**To do**:
The data must be returned in full and exactly as given.
** Start **
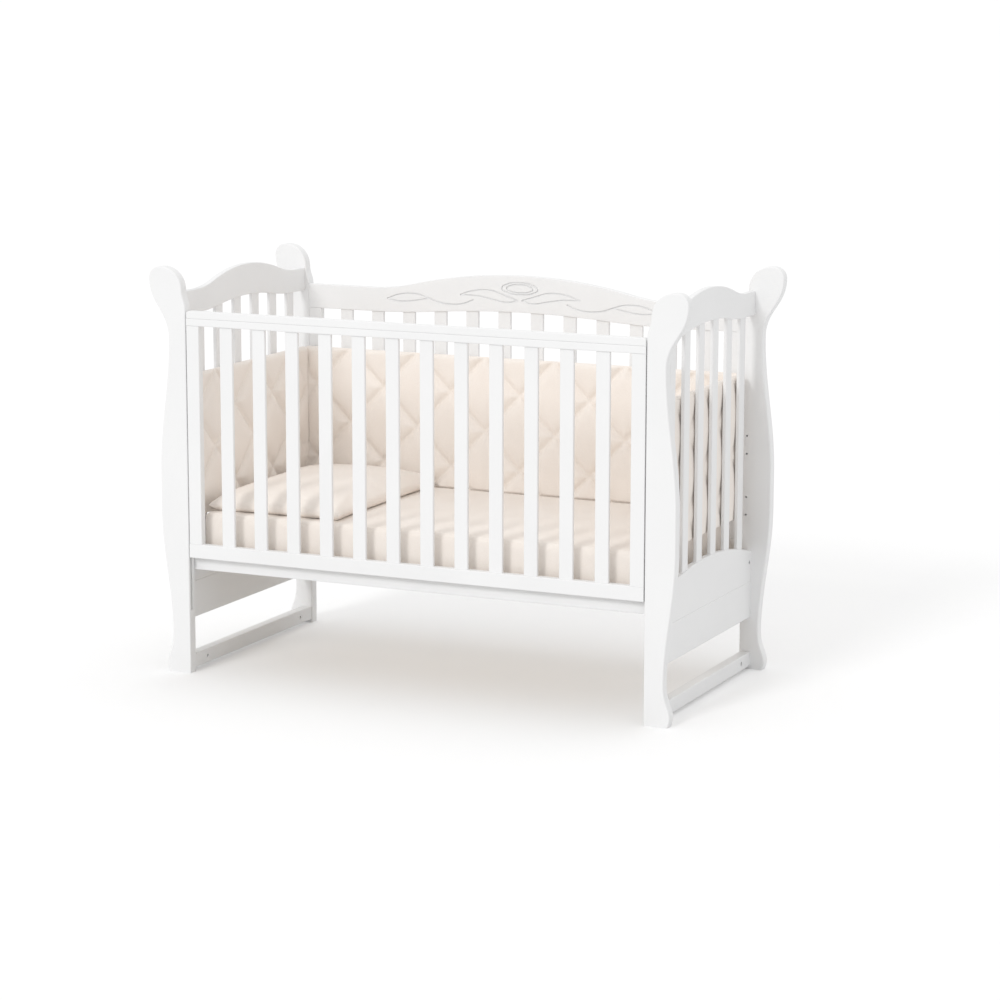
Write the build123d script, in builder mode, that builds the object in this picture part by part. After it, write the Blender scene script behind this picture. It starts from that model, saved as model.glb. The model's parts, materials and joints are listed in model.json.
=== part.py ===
"""Crib with scrolled posts, arched end panels, a drop side and a slatted bed base.

Millimetres. The origin is the centre of the footprint on the floor, +X runs along the
length, +Y to the back and +Z up. Left and right are as seen from the front.
"""

import os
from dataclasses import dataclass
from math import cos, pi, sqrt

from build123d import *

os.makedirs("parts", exist_ok=True)

# Inside of the frame, which a 1200 x 600 mattress sets
inside_length = 1250.0
inside_width = 626.0

# Posts: flat boards, sawn to a profile in the plane of the front. A drop is how far a
# place lies under the posts' top, and a reach is how far it lies outside their inner edge.
post_thickness = 28.0
post_height = 1042.0
foot_width = 62.0
toe_reach = 67.0
toe_height = 18.0
ankle_reach = 50.0
ankle_height = 100.0
belly_reach = 78.0
belly_low = 420.0
belly_high = 520.0
neck_reach = 49.0
neck_drop = 180.0
nose_reach = 103.5
nose_radius = 29.5
scroll_reach = 10.0
scroll_radius = 58.0
straight_edge_drop = 107.0
post_edge_round = 3.0

# End panels: boards and an arched rail between the front and back posts
board_thickness = 16.0
panel_set_out = 20.5
board_edge_round = 2.5
lower_board_bottom = 137.0
board_joint_height = 232.0
board_joint_chamfer = 1.2
upper_board_crown_above_base = 44.0
upper_board_arch_radius = 1180.0
end_rail_crown_drop = 21.0
end_rail_rise = 41.0
end_rail_depth = 61.0
end_rail_under_rise = 20.0
end_slat_count = 6

# Floor stretchers, with a line of holes for castors or rockers
stretcher_thickness = 28.0
stretcher_height = 37.0
stretcher_bottom = 9.0
stretcher_set_out = 16.5
stretcher_hole_spacing = 500.0
stretcher_hole_radius = 4.5
stretcher_counterbore_radius = 6.5
stretcher_counterbore_depth = 8.0

# Slats, with stub tenons in mortises
slat_width = 36.0
slat_thickness = 10.0
slat_edge_round = 2.5
tenon_length = 6.0
mortise_depth = 7.5

# Side frames: the drop side in front and the fixed side at the back
side_thickness = 20.0
side_slat_count = 12
stile_width = 36.0
stile_tenon_width = 24.0
side_edge_round = 2.0
bottom_rail_bottom = 302.5
bottom_rail_height = 36.0
drop_side_end_gap = 2.5
drop_side_top_drop = 108.5
drop_rail_height = 18.5
drop_cap_height = 19.0
drop_cap_corner = 8.0
crest_crown_drop = 55.0
crest_rise = 50.0
crest_depth = 64.5
crest_under_rise = 18.0

# Guides of the drop side, in a groove of each front post
drop_travel = 150.0
groove_width = 9.0
groove_depth = 9.0
groove_end_gap = 2.0
channel_wall = 1.2
guide_pin_radius = 3.0
guide_pin_seat = 20.0
guide_pin_below_cap = 5.5
guide_tip_gap = 1.0
guide_tip_round = 1.2

# Spring catches in the ends of the drop side's bottom rail
catch_bore_radius = 5.2
catch_bore_depth = 46.0
catch_travel = 8.0
catch_bush_length = 4.5
catch_collar_length = 6.0
catch_tail_radius = 2.0
catch_tail_length = 20.0
catch_spring_wire = 1.6
catch_fit = 0.2
catch_end_gap = 0.3

# Bed base, at its lowest height
base_top = 309.0
base_side_gap = 1.0
base_rail_height = 32.0
base_rail_thickness = 20.0
base_slat_thickness = 10.0
base_slat_width = 60.0
base_slat_count = 13
base_slat_edge_round = 2.0

# Blind holes in the posts for the higher base settings
base_upper_heights = (427.0, 585.0)
height_hole_spacing = 46.0
height_hole_radius = 2.75
height_hole_depth = 14.0
height_hole_set_out = 12.0

# Fasteners
bolt_shank_radius = 3.0
bolt_hole_radius = 3.25
bolt_head_radius = 4.8
bolt_head_height = 5.0
bolt_socket_radius = 2.3
bolt_socket_depth = 3.0
bolt_recess = 5.5
bolt_counterbore_radius = 5.2
bolt_end_gap = 3.0
base_bolt_length = 50.0
barrel_nut_radius = 5.0
barrel_nut_length = 16.0
barrel_nut_set_back = 28.0
side_bolt_length = 44.0
side_bolt_end_distance = 102.0
insert_radius = 4.5
insert_length = 15.0
dowel_radius = 4.0
dowel_length = 30.0
dowel_fit = 0.05
dowel_end_gap = 0.5

# Soft goods
mattress_end_gap = 27.0
mattress_side_gap = 15.0
mattress_thickness = 105.0
mattress_corner_radius = 28.0
mattress_edge_round = 14.0
mattress_set_back = 5.0
bumper_thickness = 29.0
bumper_height = 356.0
bumper_edge_round = 9.0
pillow_length = 568.0
pillow_width = 392.0
pillow_thickness = 62.0
pillow_corner_radius = 60.0
pillow_edge_round = 24.0
soft_gap = 0.3

# Places that follow
half_length = inside_length / 2
half_width = inside_width / 2
post_y = half_width + post_thickness / 2
drop_side_y = -(half_width + post_thickness - side_thickness / 2)
back_side_y = half_width + side_thickness / 2
panel_x = half_length + panel_set_out
panel_inner_x = panel_x - board_thickness / 2
panel_outer_x = panel_x + board_thickness / 2
stretcher_x = half_length + stretcher_set_out
stretcher_middle = stretcher_bottom + stretcher_height / 2
drop_side_length = inside_length - 2 * drop_side_end_gap
drop_end_x = drop_side_length / 2
bottom_rail_top = bottom_rail_bottom + bottom_rail_height
drop_rail_top = post_height - drop_side_top_drop - drop_cap_height
drop_rail_bottom = drop_rail_top - drop_rail_height
end_rail_top_crown = post_height - end_rail_crown_drop
end_rail_top_shoulder = end_rail_top_crown - end_rail_rise
end_rail_bottom_shoulder = end_rail_top_shoulder - end_rail_depth
end_rail_bottom_crown = end_rail_bottom_shoulder + end_rail_under_rise
crest_top_crown = post_height - crest_crown_drop
crest_top_shoulder = crest_top_crown - crest_rise
crest_bottom_shoulder = crest_top_shoulder - crest_depth
crest_bottom_crown = crest_bottom_shoulder + crest_under_rise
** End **
**Answer for the task**:
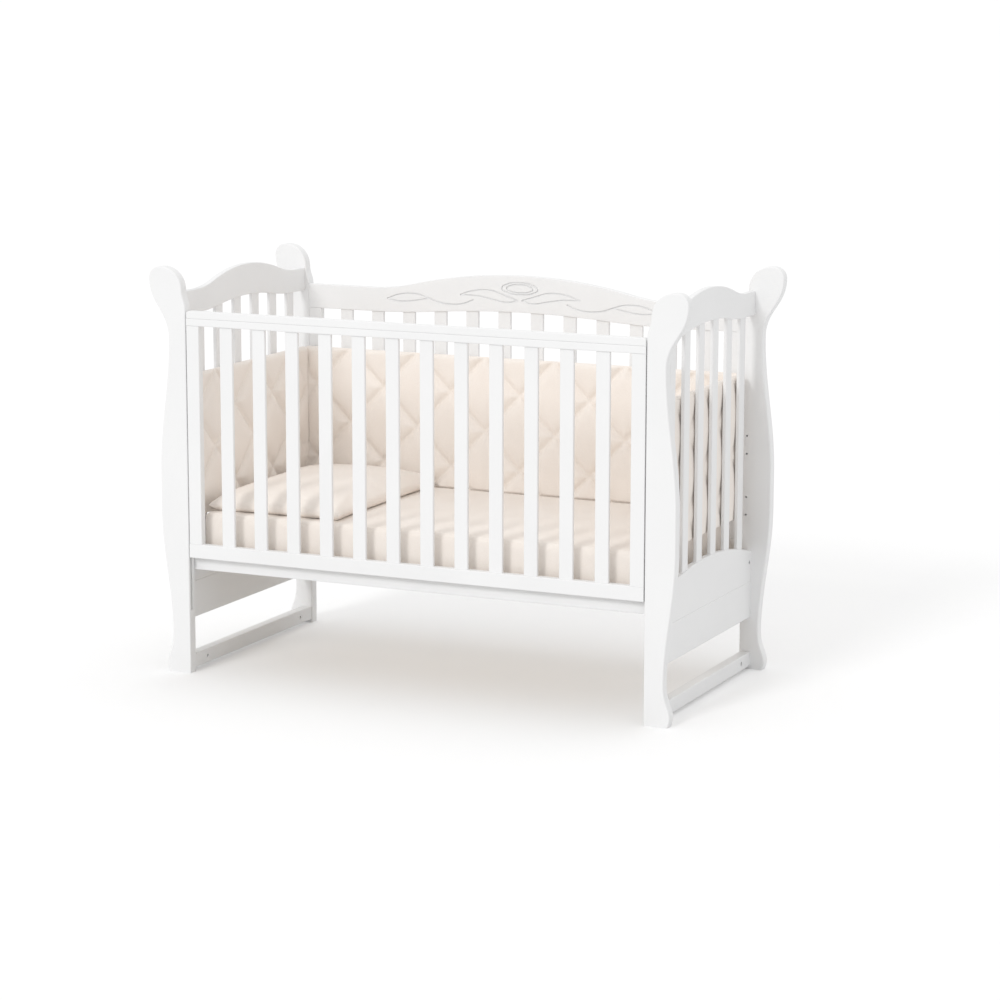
Write the build123d script, in builder mode, that builds the object in this picture part by part. After it, write the Blender scene script behind this picture. It starts from that model, saved as model.glb. The model's parts, materials and joints are listed in model.json.
=== part.py ===
"""Crib with scrolled posts, arched end panels, a drop side and a slatted bed base.

Millimetres. The origin is the centre of the footprint on the floor, +X runs along the
length, +Y to the back and +Z up. Left and right are as seen from the front.
"""

import os
from dataclasses import dataclass
from math import cos, pi, sqrt

from build123d import *

os.makedirs("parts", exist_ok=True)

# Inside of the frame, which a 1200 x 600 mattress sets
inside_length = 1250.0
inside_width = 626.0

# Posts: flat boards, sawn to a profile in the plane of the front. A drop is how far a
# place lies under the posts' top, and a reach is how far it lies outside their inner edge.
post_thickness = 28.0
post_height = 1042.0
foot_width = 62.0
toe_reach = 67.0
toe_height = 18.0
ankle_reach = 50.0
ankle_height = 100.0
belly_reach = 78.0
belly_low = 420.0
belly_high = 520.0
neck_reach = 49.0
neck_drop = 180.0
nose_reach = 103.5
nose_radius = 29.5
scroll_reach = 10.0
scroll_radius = 58.0
straight_edge_drop = 107.0
post_edge_round = 3.0

# End panels: boards and an arched rail between the front and back posts
board_thickness = 16.0
panel_set_out = 20.5
board_edge_round = 2.5
lower_board_bottom = 137.0
board_joint_height = 232.0
board_joint_chamfer = 1.2
upper_board_crown_above_base = 44.0
upper_board_arch_radius = 1180.0
end_rail_crown_drop = 21.0
end_rail_rise = 41.0
end_rail_depth = 61.0
end_rail_under_rise = 20.0
end_slat_count = 6

# Floor stretchers, with a line of holes for castors or rockers
stretcher_thickness = 28.0
stretcher_height = 37.0
stretcher_bottom = 9.0
stretcher_set_out = 16.5
stretcher_hole_spacing = 500.0
stretcher_hole_radius = 4.5
stretcher_counterbore_radius = 6.5
stretcher_counterbore_depth = 8.0

# Slats, with stub tenons in mortises
slat_width = 36.0
slat_thickness = 10.0
slat_edge_round = 2.5
tenon_length = 6.0
mortise_depth = 7.5

# Side frames: the drop side in front and the fixed side at the back
side_thickness = 20.0
side_slat_count = 12
stile_width = 36.0
stile_tenon_width = 24.0
side_edge_round = 2.0
bottom_rail_bottom = 302.5
bottom_rail_height = 36.0
drop_side_end_gap = 2.5
drop_side_top_drop = 108.5
drop_rail_height = 18.5
drop_cap_height = 19.0
drop_cap_corner = 8.0
crest_crown_drop = 55.0
crest_rise = 50.0
crest_depth = 64.5
crest_under_rise = 18.0

# Guides of the drop side, in a groove of each front post
drop_travel = 150.0
groove_width = 9.0
groove_depth = 9.0
groove_end_gap = 2.0
channel_wall = 1.2
guide_pin_radius = 3.0
guide_pin_seat = 20.0
guide_pin_below_cap = 5.5
guide_tip_gap = 1.0
guide_tip_round = 1.2

# Spring catches in the ends of the drop side's bottom rail
catch_bore_radius = 5.2
catch_bore_depth = 46.0
catch_travel = 8.0
catch_bush_length = 4.5
catch_collar_length = 6.0
catch_tail_radius = 2.0
catch_tail_length = 20.0
catch_spring_wire = 1.6
catch_fit = 0.2
catch_end_gap = 0.3

# Bed base, at its lowest height
base_top = 309.0
base_side_gap = 1.0
base_rail_height = 32.0
base_rail_thickness = 20.0
base_slat_thickness = 10.0
base_slat_width = 60.0
base_slat_count = 13
base_slat_edge_round = 2.0

# Blind holes in the posts for the higher base settings
base_upper_heights = (427.0, 585.0)
height_hole_spacing = 46.0
height_hole_radius = 2.75
height_hole_depth = 14.0
height_hole_set_out = 12.0

# Fasteners
bolt_shank_radius = 3.0
bolt_hole_radius = 3.25
bolt_head_radius = 4.8
bolt_head_height = 5.0
bolt_socket_radius = 2.3
bolt_socket_depth = 3.0
bolt_recess = 5.5
bolt_counterbore_radius = 5.2
bolt_end_gap = 3.0
base_bolt_length = 50.0
barrel_nut_radius = 5.0
barrel_nut_length = 16.0
barrel_nut_set_back = 28.0
side_bolt_length = 44.0
side_bolt_end_distance = 102.0
insert_radius = 4.5
insert_length = 15.0
dowel_radius = 4.0
dowel_length = 30.0
dowel_fit = 0.05
dowel_end_gap = 0.5

# Soft goods
mattress_end_gap = 27.0
mattress_side_gap = 15.0
mattress_thickness = 105.0
mattress_corner_radius = 28.0
mattress_edge_round = 14.0
mattress_set_back = 5.0
bumper_thickness = 29.0
bumper_height = 356.0
bumper_edge_round = 9.0
pillow_length = 568.0
pillow_width = 392.0
pillow_thickness = 62.0
pillow_corner_radius = 60.0
pillow_edge_round = 24.0
soft_gap = 0.3

# Places that follow
half_length = inside_length / 2
half_width = inside_width / 2
post_y = half_width + post_thickness / 2
drop_side_y = -(half_width + post_thickness - side_thickness / 2)
back_side_y = half_width + side_thickness / 2
panel_x = half_length + panel_set_out
panel_inner_x = panel_x - board_thickness / 2
panel_outer_x = panel_x + board_thickness / 2
stretcher_x = half_length + stretcher_set_out
stretcher_middle = stretcher_bottom + stretcher_height / 2
drop_side_length = inside_length - 2 * drop_side_end_gap
drop_end_x = drop_side_length / 2
bottom_rail_top = bottom_rail_bottom + bottom_rail_height
drop_rail_top = post_height - drop_side_top_drop - drop_cap_height
drop_rail_bottom = drop_rail_top - drop_rail_height
end_rail_top_crown = post_height - end_rail_crown_drop
end_rail_top_shoulder = end_rail_top_crown - end_rail_rise
end_rail_bottom_shoulder = end_rail_top_shoulder - end_rail_depth
end_rail_bottom_crown = end_rail_bottom_shoulder + end_rail_under_rise
crest_top_crown = post_height - crest_crown_drop
crest_top_shoulder = crest_top_crown - crest_rise
crest_bottom_shoulder = crest_top_shoulder - crest_depth
crest_bottom_crown = crest_bottom_shoulder + crest_under_rise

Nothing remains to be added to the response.